No nos apresuremos en nuestras oraciones y no presentemos a Dios nuestras peticiones sin pesarlas y sin pensarlas. “No te des prisa con tu boca, ni tu corazón se apresure a proferir palabra delante de Dios; porque Dios está en el cielo, y tú sobre la tierra; por tanto, sean pocas tus palabras” (Eclesiastés 5:2). A esta cita podemos añadir lo que el Señor dijo a sus discípulos: “Orando, no uséis vanas repeticiones, como los gentiles, que piensan que por su palabrería serán oídos” (Mateo 6:7).
¡Cuán deseable es, también, que no haya prisa en el culto! ¿No hemos sentido hasta qué punto la prisa, la precipitación, perjudican y pueden impedir la edificación de la iglesia?

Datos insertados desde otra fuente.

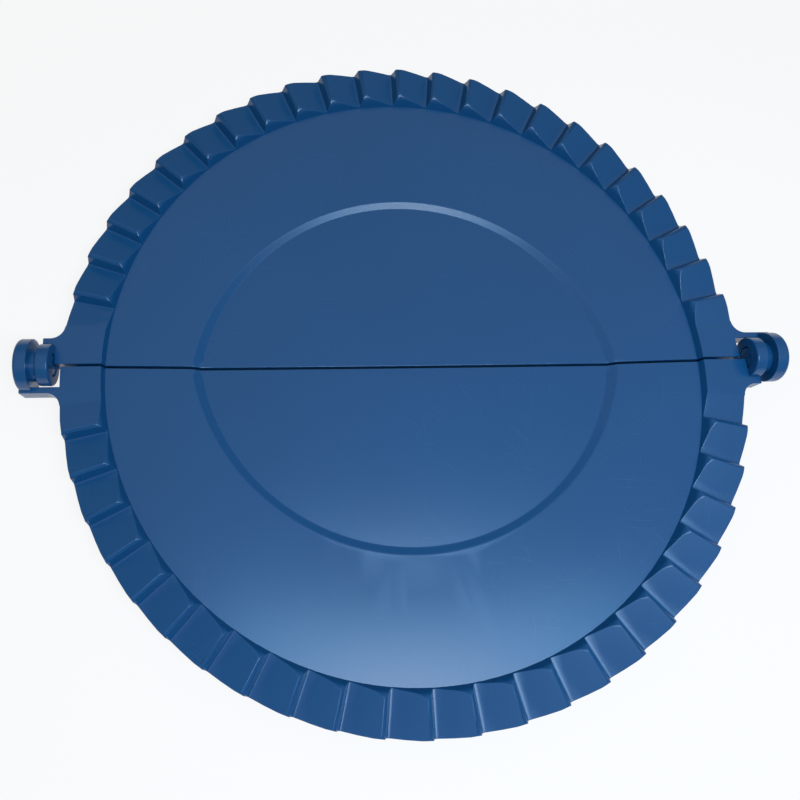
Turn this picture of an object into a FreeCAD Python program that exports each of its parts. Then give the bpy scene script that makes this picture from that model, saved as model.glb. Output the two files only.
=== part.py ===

Un himno indicado con prisa, muchas veces sin relación con lo que ha precedido, es como una nota discordante que altera y rompe la armonía del culto.
Reflexionar, pensar antes de hablar, antes de obrar, es decir, preguntarnos en todas las cosas cuál es el pensamiento del Señor y mantenernos en comunión íntima con Él, conscientes de que Él lo ve todo, tal debe ser nuestra conducta.
Si tuviéramos más en nuestros corazones el sentimiento de su proximidad, de su solicitud, de su amor, ¡cuán diferentes serían, muchas veces, nuestras palabras, nuestras acciones y nuestra actitud!
Pensemos en estas breves, solemnes y sencillas exhortaciones. “¿Y todo lo que hacéis, sea de palabra o de hecho, hacedlo todo en el nombre del Señor Jesús” (Colosenses 3:17). “Si, pues, coméis o bebéis, o hacéis otra cosa, hacedlo todo para la gloria de Dios” (1 Corintios 10:31). ¡Hacerlo todo para la gloria de Dios! Tal debe ser el constante deseo de aquellos que pertenecen al Señor y le aman.